READ: Somewhere online I read a post or comment from a Children’s Librarian who was telling the story of a toddler who was melting down at a restaurant. She said that as a Children’s Librarian she almost always keeps free books in her car, so she went out, grabbed one, and gave it to the child who was instantly enraptured with it. Awesome Librarian Act of Random Kindness Achievement unlocked!
THE RESULT: I was like Hey! I should totally carry around a board book with me at all times to give away to a child! And I did just that. I took one of the smaller board books that we were using for our GPL Cares campaign (where we donate donated books to local dentists’, doctors’, and veterinarians’ offices) and put it in my purse. And there it stayed for months – mostly forgotten about.
But last week the time finally came for me to give out my first book, and I almost completely missed the opportunity.
I was walking around the Nebraska State Capitol building after having met with my Senator for our Advocacy Day. I was pretty jubilant that I’d found my way around, had a good meeting, and wasn’t having a fibro flare. I was so caught up in myself that I walked right on by a mom, dad, and child who were having a rough day. The toddler was screaming while the mom tried to get a warm jacket on him – and lemme tell you what: that building is a giant echo chamber.
I am ashamed to say that I kept going past them for about a yard, but then it hit me that I had a book with me that might help them out. I sucked up my courage (believe it or not – I’m a super shy introvert IRL), and approached the family. I said, “Hi, I’m a Children’s Librarian – is there anything I can do to help?” (yes, I know I’m not a Children’s Librarian, but it was easier saying that than what my real job title is). The mom said, “Oh no thanks, he’s late for his nap and is not happy about it.” I pulled out my book and showed it to the toddler and there wasn’t even a hesitation – he reached for it IMMEDIATELY. The mom said that they have that book at home (yay!), and so I told her that she could pass this one on.

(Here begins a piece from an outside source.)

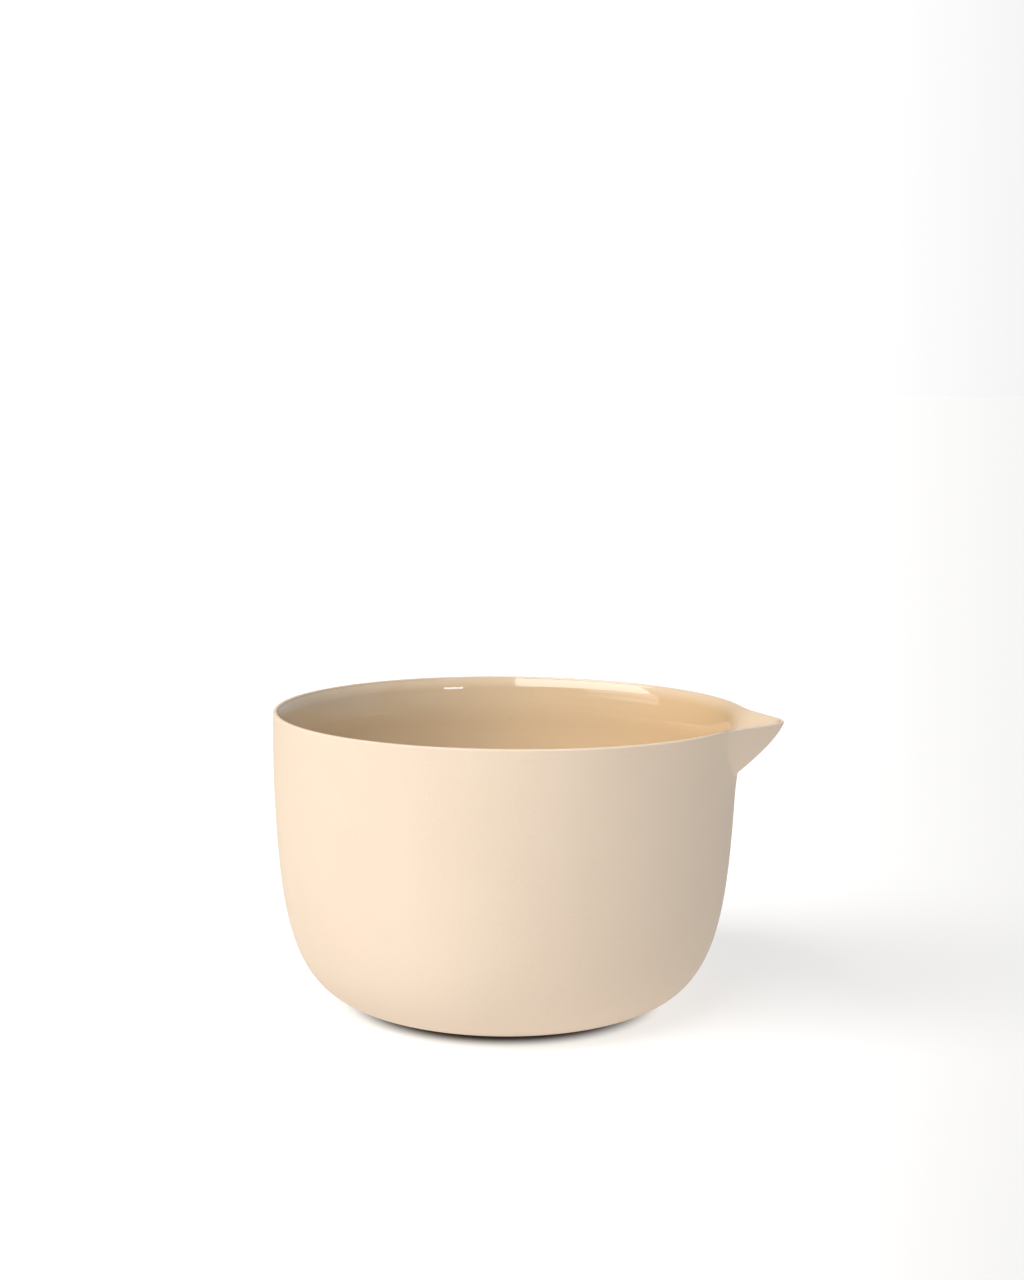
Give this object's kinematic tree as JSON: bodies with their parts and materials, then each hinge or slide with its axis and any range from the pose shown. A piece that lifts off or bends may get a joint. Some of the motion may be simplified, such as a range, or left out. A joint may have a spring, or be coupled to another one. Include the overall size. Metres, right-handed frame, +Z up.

Let me tell you, the full minute I had walking down the long hallway where there wasn’t any shrieking was one of my favorite parts of the day (and there were lots of good things that happened that day). Yes, the kid returned to fuss-mode, but I like to think that it wasn’t quite as loud as it had been. And maybe I made the parents consider going to a library and bringing their child – that librarians care and have good resources for them.
All that might be wishful thinking, but I believe that you never know how little things can impact the life or lives of those around you. So why not grab a book (stickers are optional since they are potential choking hazards), keep it in a bag you carry, and be ready to swoop in and blow a stranger’s mind? It’s a pretty great feeling.